End of an era for Britannia cattle farm
FOR MORE than a hundred years, the Britannia name in the Clarence Valley has come to epitomise quality cattle.
Their motto was "good better best, never let it rest until good becomes better and better best", and for the past 20 years Stuart and Marg McPhee embodied their own words, taking out every major prize in shows across the Northern Rivers, NSW and Queensland for their poll hereford cattle.
However after three generations of the Britannia name in their family, first at Lower Southgate and then in Swan Creek, the couple have made the difficult decision to sell their Swan Creek property.
Stuart said the Britannia name was established in 1903 by his grandfather Alexander, and continued under his father Athol, and while Stuart was keen to continue a life on the land, however it was a two-year waiting time for a bursary to attend Hawkesbury Agricultural College, so Stuart picked up an apprenticeship in printing, an industry where he worked for 49 years with Marg.
The couple couldn't stay off the land forever, and in 1993 they carried on the Britannia name at Swan Creek.
"Britannia on this river has been strong and when we started off the name here with the poll herefords and we travelled, and we were very successful," Marg said.
"We would be in Rockhampton one weekend and Goulburn the next with our cattle.

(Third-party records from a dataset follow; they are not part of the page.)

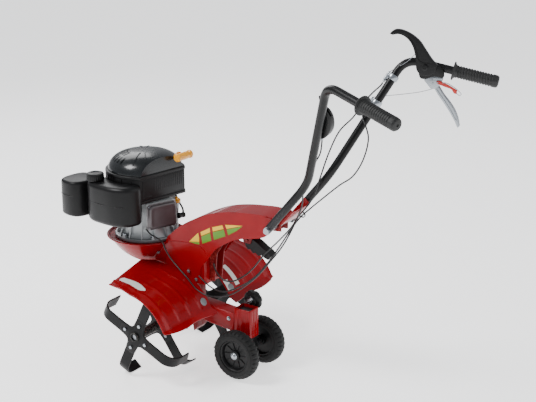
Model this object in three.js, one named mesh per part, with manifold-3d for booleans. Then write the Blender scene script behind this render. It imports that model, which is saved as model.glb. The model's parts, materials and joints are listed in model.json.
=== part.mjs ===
// A small petrol tiller: a round red deck with a vertical-shaft engine, a belt drive and a worm
// gearbox between four tine stars, a rear arm with two transport wheels, and a folding handlebar
// with its levers and cables.
// Units are millimetres. +X is forward, +Y is the machine's left and +Z is up.
import * as THREE from "three";
import { mergeVertices } from "three/addons/utils/BufferGeometryUtils.js";
import Module from "manifold-3d";

const wasm = await Module();
wasm.setup();

// ---------- clearances ----------
const TOUCH = 0.3; // between pieces that are bolted or pressed together
const RUN = 0.4; // round a shaft that turns
const RUB = 1.0; // between pieces that swing past each other

// ---------- driving dimensions ----------
const SHEET = 2.5; // pressed sheet of the covers and guards

const TINE_RADIUS = 153;
const TINE_WIDTH = 36;
const TINE_THICK = 5;
const CURL_RADIUS = 42; // of the bend in each blade
const FOOT_SLANT = -24; // degrees, how the foot of a blade is cut
const TINE_PHASES = { outer: 25, inner: 55 }; // degrees, first blade of each star
const OUTER_STAR_Y = 243;
const INNER_STAR_Y = 122;
const OUTER_REACH = 92; // how far a blade's foot reaches in from its star
const INNER_REACH = 62;
const STAR_TIP_RADIUS = 62;
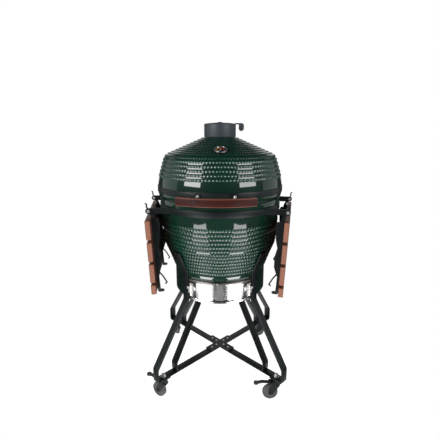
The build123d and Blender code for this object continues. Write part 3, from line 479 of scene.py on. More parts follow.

We didn't think much of it back then and we were running the print shop as well, and most of our work was done at night here at the farm."
Stuart said he loved spending time with the cattle, and taking part in competitions in shows was a way of life for the couple.
"We used to go to around 22 or 23 shows a year, and that's lot of shows across northern NSW and Queensland," he said.
"In our heyday we had probably some of the best poll herefords in all of northern NSW and we took them to Sydney and Brisbane as well."
A highlight for the couple was their Sydney Royal Show champion Northfield Bundaberg, which took out the supreme exhibitor award and sold for $130,000.
"We started with good ones and kept the bloodlines going and we won virtually every show in the Northern Rivers really," Stuart said.
Marg said family legend of the Britannia name is that Alexander chose it after the brand name for high quality silverware.
However ill health has forced the couple to re-evaluate their future, after Stuart, 70, was diagnosed with lung cancer.
"If I didn't have that we would still be kicking but it got that way where through radiation and chemotherapy come 2pm I've got to find somewhere to crash," Stuart said.
"The worst part about it is I've lost a lot of my strength."
Since the property was sold the pair have been packing their belongings, and sifting through their numerous awards and ribbons has brought back a lot of memories.
"Life has been good, we've had a few knocks and bumps like everybody else but it probably won't hit home, leaving here, until we get away from it," Stuart said.
"I can accept the fact that we're going away from the farm and the cattle, it's been our life really, and you've just got to accept the times. We've got terrific memories of people that you meet and the shows, that's when you catch up with old mates from last year and it's just a terrific way of life really."